To understand more about how stress and anxiety might affect appetite, it is important to understand what triggers hunger in the human body. We all experience "hunger pangs" which can strike at any time when our energy reserves get too low and we feel the need to eat to restore the natural balance. Much of the latest research into hunger has focused on a "hunger hormone" known as ghrelin which regulates the amount of food we want to consume. Mainly produced in the gastrointestinal tract, ghrelin plays a key role in food consumption, including preparing the stomach for food intake by increasing stomach acid levels as well as triggering specific regions of the brain controlling hunger.
Studies looking at ghrelin levels in people suffering from anorexia and other eating disorders suggests that it plays an active role in suppressing appetite but does not seem to be as important in people who are overweight. But ghrelin levels in the bloodstream are also linked to acute stress, particularly the "fight or flight" mechanism regulated by the sympathetic nervous system. Since higher stress results in increased ghrelin levels, at least temporarily, followed by a gradual return to normal.
But people dealing with chronic stress may not be so lucky. If the body stays in a constant state of agitation (such as people dealing with pandemic anxiety), the ghrelin levels may stay high which can lead to a corresponding loss of appetite. This is particularly true for people who are already overweight or who are experiencing eating disorders since worrying about weight loss can be stressful as well.
And there are other hormones that can also play a role in how stress affects the appetite including cortisol, the "stress hormone," which acts as the body's alarm system. Elevated levels of cortisol in the bloodstream can lead to increased stomach acid production and elevating levels of secondary hormones to suppress hunger. Prolonged stress can also lead to more serious stomach issues, including ulcers.
How Can I Deal With Stress and Regain My Appetite?
Though we normally depend on the body's regular circadian (daily) rhythms to tell us when to eat, chronic stress can often throw these rhythms out of whack.

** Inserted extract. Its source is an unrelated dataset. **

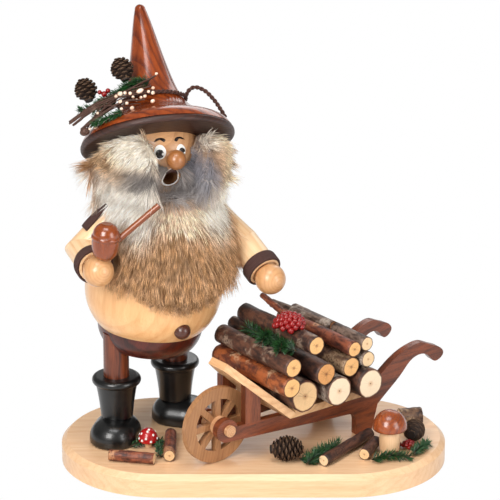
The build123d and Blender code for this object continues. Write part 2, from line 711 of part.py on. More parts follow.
round_end = Pos(0, 0, axle_height) * across * Cylinder(
    rail_end_radius, rail_thickness, align=(Align.CENTER, Align.CENTER, Align.MIN))
rail_shift = rail_half_width - rail_thickness
rail = Pos(0, -rail_shift, 0) * (rail + round_end)
axle_bore = Pos(0, 0, axle_height) * across * Cylinder(axle_radius + glue_gap, axle_length * 2)


def on_rail(piece, side):
    """Turn a piece drawn on the near rail into its place, side -1 being the far rail."""
    drawn = piece if side > 0 else mirror(piece, Plane.XZ)
    return Rot(Z=-side * rail_splay) * drawn


save("near_rail", barrow.location * (on_rail(rail, 1) - axle_bore))
save("far_rail", barrow.location * (on_rail(rail, -1) - axle_bore))

# Bed board across the rails, and the sloped board at its front with its posts
bed = Pos(bed_front, 0, rail_top + glue_gap) * Box(
    bed_back - bed_front, bed_half_width * 2, board_thickness,
    align=(Align.MIN, Align.CENTER, Align.MIN))
save("bed_board", barrow.location * bed)
slope = math.radians(front_board_slope)
slope_way = (-math.cos(slope), 0, math.sin(slope))
slope_up = (math.sin(slope), 0, math.cos(slope))
slope_foot = (front_board_foot, 0, rail_top + glue_gap)
slope_plane = Plane(origin=slope_foot, x_dir=slope_way, z_dir=slope_up)
foot_run = board_thickness * 2
slope_outline = Polyline(
    (-foot_run, -bed_half_width), (0, -bed_half_width),
    (front_board_length, -front_board_top_half_width),
    (front_board_length, front_board_top_half_width), (0, bed_half_width),
    (-foot_run, bed_half_width), close=True)
front_board = slope_plane.location * extrude(make_face(slope_outline), board_thickness)
barrow_size = handle_reach * 2
front_board -= beyond(slope_foot, (0, 0, -1), barrow_size)
front_board -= beyond((bed_front - glue_gap, 0, rail_top), (1, 0, 0), barrow_size)
save("front_board", barrow.location * front_board)
post_size = (post_back - post_front, rail_thickness, front_board_length)
post = Pos(post_front, -rail_shift, rail_top + glue_gap) * Box(
    *post_size, align=(Align.MIN, Align.MAX, Align.MIN))
under_board = beyond(along(slope_foot, slope_up, -glue_gap), slope_up, barrow_size)
posts = [on_rail(post, side) - under_board for side in (1, -1)]
save("front_posts", *[barrow.location * piece for piece in posts])


# Load: every log is a round bar across the barrow, given by its place in the
# side view, its radius, and the share of its length on the viewer's side
def nest(first, second, radius):
    """Place of a log that rests on two others, given from front to back."""
    reach_first = first[2] + radius + log_gap
    reach_second = second[2] + radius + log_gap
    run, rise = second[0] - first[0], second[1] - first[1]
    span = math.hypot(run, rise)
    foot = (span ** 2 + reach_first ** 2 - reach_second ** 2) / (2 * span)
    lift = math.sqrt(reach_first ** 2 - foot ** 2)
    return (first[0] + (run * foot - rise * lift) / span,
            first[1] + (rise * foot + run * lift) / span, radius)


def beside(log, radius, angle):
    reach = log[2] + radius + log_gap
    turn = math.radians(angle)
    return (log[0] + reach * math.cos(turn), log[1] + reach * math.sin(turn), radius)


def log_bar(log, start_share):
    near = -log_length * start_share
    return barrow.location * rod((log[0], near, log[1]), (log[0], near + log_length, log[1]), log[2])


bed_top = rail_top + board_thickness + glue_gap
slope_point = along(slope_foot, slope_up, board_thickness)


def on_slope(height, reach):
    """How far along the barrow a log lies that is a given reach off the sloped board."""
    climb = height - slope_point[2]
    return slope_point[0] + (reach - climb * slope_up[2]) / slope_up[0]


bottom_logs = []
for radius, space in zip(bottom_log_radii, bottom_log_spaces):
    height = bed_top + radius + log_gap
    if bottom_logs:
        place = bottom_logs[-1][0] + bottom_logs[-1][2] + radius + space
    else:
        place = on_slope(height, radius + space)
    bottom_logs.append((place, height, radius))
first_log, second_log, third_log = bottom_logs
slope_log = beside(first_log, slope_log_radius, slope_log_angle)
middle_log = nest(first_log, second_log, middle_log_radii[0])
rear_middle_log = nest(second_log, third_log, middle_log_radii[1])
side_log = nest(rear_middle_log, third_log, side_log_radius)
inner_log = nest(slope_log, first_log, inner_log_radii[0])
upper_log = nest(slope_log, inner_log, upper_log_radius)
upper_inner_log = nest(inner_log, middle_log, inner_log_radii[1])
rear_inner_log = nest(middle_log, rear_middle_log, inner_log_radii[2])
crest_log = beside(upper_inner_log, crest_log_radius, crest_log_angle)
rear_log = nest(rear_inner_log, rear_middle_log, back_log_radii[0])
back_log = nest(rear_log, side_log, back_log_radii[1])
last_log = beside(back_log, back_log_radii[2], last_log_angle)
save("bottom_logs", *[log_bar(log, share) for log, share in zip(bottom_logs, bottom_log_start_shares)])
middle_row = (slope_log, middle_log, rear_middle_log, side_log)
middle_shares = (slope_log_start_share, *middle_log_start_shares, side_log_start_share)
save("middle_logs", *[log_bar(log, share) for log, share in zip(middle_row, middle_shares)])
inner_row = (inner_log, upper_inner_log, rear_inner_log)
save("inner_logs", *[log_bar(log, share) for log, share in zip(inner_row, inner_log_start_shares)])
top_row = (upper_log, crest_log)
save("top_logs", *[log_bar(log, share) for log, share in zip(top_row, upper_log_start_shares)])
back_row = (rear_log, back_log, last_log)
save("back_logs", *[log_bar(log, share) for log, share in zip(back_row, back_log_start_shares)])

# A thin twig on the crest of the load, pointing up and away from the viewer
twig_place = beside(crest_log, twig_radius, twig_angle)
twig_start = (twig_place[0], -twig_radius, twig_place[1])
rise_now = math.radians(twig_rise)
twig_end = along(twig_start, (0, math.cos(rise_now), math.sin(rise_now)), twig_length)
save("load_twig", barrow.location * rod(twig_start, twig_end, twig_radius))

# Greenery laid over the load: a fir sprig, and a bunch of berries on a knob
sprig_place = nest(upper_log, crest_log, load_sprig_radius + soft_gap)
sprig_half = load_sprig_length / 2 - load_sprig_radius
save("load_sprig", barrow.location * capsule(
    (sprig_place[0], sprig_half, sprig_place[1]), (sprig_place[0], -sprig_half, sprig_place[1]),
    load_sprig_radius))


def berry_bunch(foot, radius):
    """Berries set round and over a small knob that stands at the given foot."""
    knob_radius = radius * bunch_core_share
    pieces = [Pos(*foot) * Cylinder(knob_radius, radius * 2,
                                    align=(Align.CENTER, Align.CENTER, Align.MIN))]
    layers = ((outer_berries, knob_radius + radius + glue_gap, radius), (1, 0, radius * 3),
              (inner_berries, knob_radius, radius * 3))
    for count, reach, lift in layers:
        for number in range(count):
            around = 2 * math.pi * number / count
            pieces.append(ball((foot[0] + reach * math.cos(around), foot[1] + reach * math.sin(around),
                                foot[2] + lift + glue_gap), radius))
    return pieces


bunch_foot = (crest_log[0], -log_length * load_berry_share, crest_log[1] + crest_log_radius + glue_gap)
bunch = berry_bunch(bunch_foot, load_berry_radius)
save("load_berries", *[barrow.location * piece for piece in bunch])


# Ground pieces on the board: two toadstools, short logs, cones and sprigs
def fir_cone(radius, length):
    """Cone standing on its stalk end, with its rows of scales as steps."""
    rise = length / cone_rows
    outline = [(0, 0)]
    for row, share in enumerate(cone_radius_shares):
        outline.append((radius * share * cone_waist_share, rise * row))
        outline.append((radius * share, rise * (row + cone_waist_share)))
    outline.append((0, length))
    return stacked(outline)


def lying(piece, place, angle, lift):
    """Lay a piece drawn along +Z on the board, pointing along an angle from +X."""
    return Pos(*on_board(place, lift)) * Rot(Z=angle) * Rot(Y=90) * piece


ground_cones = []
for radius, length, place, angle in zip(of_board(ground_cone_radius_shares),
                                        of_board(ground_cone_length_shares),
                                        ground_cone_shares, ground_cone_angles):
    piece = Pos(0, 0, -length / 2) * fir_cone(radius, length)
    ground_cones.append(lying(piece, place, angle, radius + glue_gap))
save("ground_cones", *ground_cones)
ground_log_radius = base_length * ground_log_radius_share
ground_logs = [
    lying(Cylinder(ground_log_radius, length), place, angle, ground_log_radius + glue_gap)
    for length, place, angle in zip(of_board(ground_log_length_shares),
                                    ground_log_shares, ground_log_angles)]
save("ground_logs", *ground_logs)
stump_radius, stump_length = of_board(stump_size_shares)
stump = Cylinder(stump_radius, stump_length)
save("bark_stump", lying(stump, stump_shares, stump_angle, stump_radius + glue_gap))


def sprig(length, width):
    """Plain low cushion that stands for a fir sprig."""
    shape = extrude(SlotOverall(length, width), base_length * sprig_height_share)
    return fillet(shape.faces().sort_by(Axis.Z)[-1].edges(), width * sprig_round_share)


sprigs = [Pos(*on_board(place, glue_gap)) * Rot(Z=angle) * sprig(length, width)
          for place, length, width, angle in zip(
              ground_sprig_shares, of_board(ground_sprig_length_shares),
              of_board(ground_sprig_width_shares), ground_sprig_angles)]
save("ground_sprigs", *sprigs)
ground_berry_radius = base_length * ground_berry_radius_share
save("ground_berries", *berry_bunch(on_board(ground_berry_shares, glue_gap), ground_berry_radius))

toadstool_foot = on_board(toadstool_shares, glue_gap)
toadstool_cap_radius, toadstool_cap_height = of_board(toadstool_cap_shares)
stalk_height = base_length * toadstool_height_share - toadstool_cap_height
stalk = Cylinder(base_length * toadstool_stem_share, stalk_height,
                 align=(Align.CENTER, Align.CENTER, Align.MIN))
save("toadstool_stem", Pos(*toadstool_foot) * stalk)


def cap(radius, height):
    """Turned cap with a flat underside and a domed top."""
    lip = radius * cap_lip_share
    return turned([(radius - lip, 0), (radius, lip), (radius * cap_waist_share, height * cap_waist_share),
                   (lip, height)])


save("toadstool_cap", Pos(*toadstool_foot) * Pos(0, 0, stalk_height + glue_gap) * cap(
    toadstool_cap_radius, toadstool_cap_height))
mushroom_foot = on_board(mushroom_shares, glue_gap)
mushroom_stem_height = base_length * mushroom_stem_height_share
foot_radius, neck_width = of_board(mushroom_stem_radius_shares)
mushroom_stem = turned([(foot_radius * mushroom_swell_shares[0], 0),
                        (foot_radius, mushroom_stem_height * mushroom_swell_shares[1]),
                        (neck_width, mushroom_stem_height)])
save("mushroom_stem", Pos(*mushroom_foot) * mushroom_stem)
mushroom_cap = cap(*of_board(mushroom_cap_shares))
save("mushroom_cap", Pos(*mushroom_foot) * Pos(0, 0, mushroom_stem_height + glue_gap) * mushroom_cap)


# Hat trimmings: cones, fir sprigs and beaded twigs wired to the crown's left front
def on_hat(shares):
    return tuple(brim_radius * share for share in shares)


cone_lean = math.radians(hat_cone_lean)
hat_cones = []
for shares in hat_cone_shares:
    stand = Plane(origin=on_hat(shares), z_dir=(-math.sin(cone_lean), 0, math.cos(cone_lean)))
    hat_cones.append(in_hat * stand.location * fir_cone(hat_cone_radius, hat_cone_length))
save("hat_cones", *hat_cones)


def capsule_chain(points, radius):
    chain = ball(points[0], radius)
    for start, end in zip(points, points[1:]):
        chain += rod(start, end, radius) + ball(end, radius)
    return chain


save("hat_sprigs", in_hat * capsule_chain([on_hat(share) for share in hat_sprig_shares], hat_sprig_radius),
     in_hat * capsule_chain([on_hat(share) for share in low_sprig_shares], low_sprig_radius))
hat_twigs, hat_beads = [], []
bead_reach_out = hat_twig_radius + bead_radius + glue_gap
for shares in hat_twig_shares:
    line = ThreePointArc(*[on_hat(share) for share in shares])
    section = Plane(origin=line @ 0, z_dir=line % 0) * Circle(hat_twig_radius)
    hat_twigs.append(in_hat * sweep(section, path=line))
    for number in range(beads_per_twig):
        share = 1 - number / (beads_per_twig * 2)
        way = line % share
        out = Vector(0, 0, 1) - way * way.Z
        hat_beads.append(in_hat * ball(along(line @ share, out, bead_reach_out), bead_radius))
save("hat_twigs", *hat_twigs)
save("hat_beads", *hat_beads)
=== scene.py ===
import math
import random

import bmesh
import bpy
import numpy as np
from mathutils import Matrix, Vector
from mathutils.noise import noise


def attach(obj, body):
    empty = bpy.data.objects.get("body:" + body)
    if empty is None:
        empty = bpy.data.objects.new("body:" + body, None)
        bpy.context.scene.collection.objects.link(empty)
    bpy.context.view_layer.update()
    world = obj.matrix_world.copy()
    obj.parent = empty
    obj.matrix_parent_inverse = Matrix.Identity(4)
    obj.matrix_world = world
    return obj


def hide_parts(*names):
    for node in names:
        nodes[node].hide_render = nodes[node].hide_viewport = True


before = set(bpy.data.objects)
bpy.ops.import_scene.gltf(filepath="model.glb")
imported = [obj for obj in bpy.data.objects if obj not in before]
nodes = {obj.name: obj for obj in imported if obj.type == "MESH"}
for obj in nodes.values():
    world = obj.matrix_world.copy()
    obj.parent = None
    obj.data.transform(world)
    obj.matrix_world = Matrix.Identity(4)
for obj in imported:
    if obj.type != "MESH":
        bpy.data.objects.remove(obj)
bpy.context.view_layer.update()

MM = 0.001


# Camera and light. The object was photographed on a white sweep in a light
# tent, from a little above, with a long lens; large soft lamps left, right
# and over it leave long mild highlights on the lacquer.
view_drop = math.radians(20.27)
view_way = Vector((0, math.cos(view_drop), -math.sin(view_drop)))
view_target = Vector((-1.98, 0, 126.1)) * MM
camera_distance = 1800
camera = bpy.data.objects.new("camera", bpy.data.cameras.new("camera"))
camera.data.sensor_width = 36
camera.data.lens = 230.6
camera.data.clip_end = 20
camera.location = view_target - view_way * camera_distance * MM
camera.rotation_euler = view_way.to_track_quat("-Z", "Y").to_euler()
bpy.context.collection.objects.link(camera)
bpy.context.scene.camera = camera
bpy.context.scene.view_settings.view_transform = "Standard"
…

This means that we may often not get the daily nutrients we need to stay healthy, even if we are not hungry. The best ways of getting back on track include:
- Listen to other people when they tell you they are worried about your health. All too often, you will be the last person to realize that you are not eating properly. Friends and family will usually be better at noticing that you are overstressed and not eating as much as you should. Do not dismiss such warnings but consider that they might be right.
- Follow a regular schedule for eating and sleeping. Loss of sleep often goes with loss of appetite, especially when it comes to chronic stress. Make sure you stick to a regular sleep schedule and do the same when it comes to eating. Never skip a meal because you "aren't hungry" or will "grab a sandwich later."
- Try to get your stress under control. Identify what might be causing the stress you are experiencing and consider ways to deal with this stress. Take regular breaks and get your mind off whatever is bothering you. Focus more on recreation and exercise to stay physically fit.
- Learn to relax more. Look into online resources for learning mindfulness and relaxation exercises. Take a yoga class (even virtually). Recognize the stress-busting virtues of regular exercise. These can all help curb stress and anxiety in important ways.
- Make long-term changes to manage your stress and develop a healthier lifestyle. While there may be limits to what you can change in the short run, especially if you are in a stressful job, you can start making plans for a healthier future by searching for another job or adopting a less-stressful life. Educate yourself more on healthier options to follow and start making plans for the future. You'll be glad you did.
Ultimately, you are the one responsible for managing your health, and you cannot afford to neglect this responsibility for long. Controlling stress and following a healthy lifestyle is the key to a long and productive life. But you need to get started today.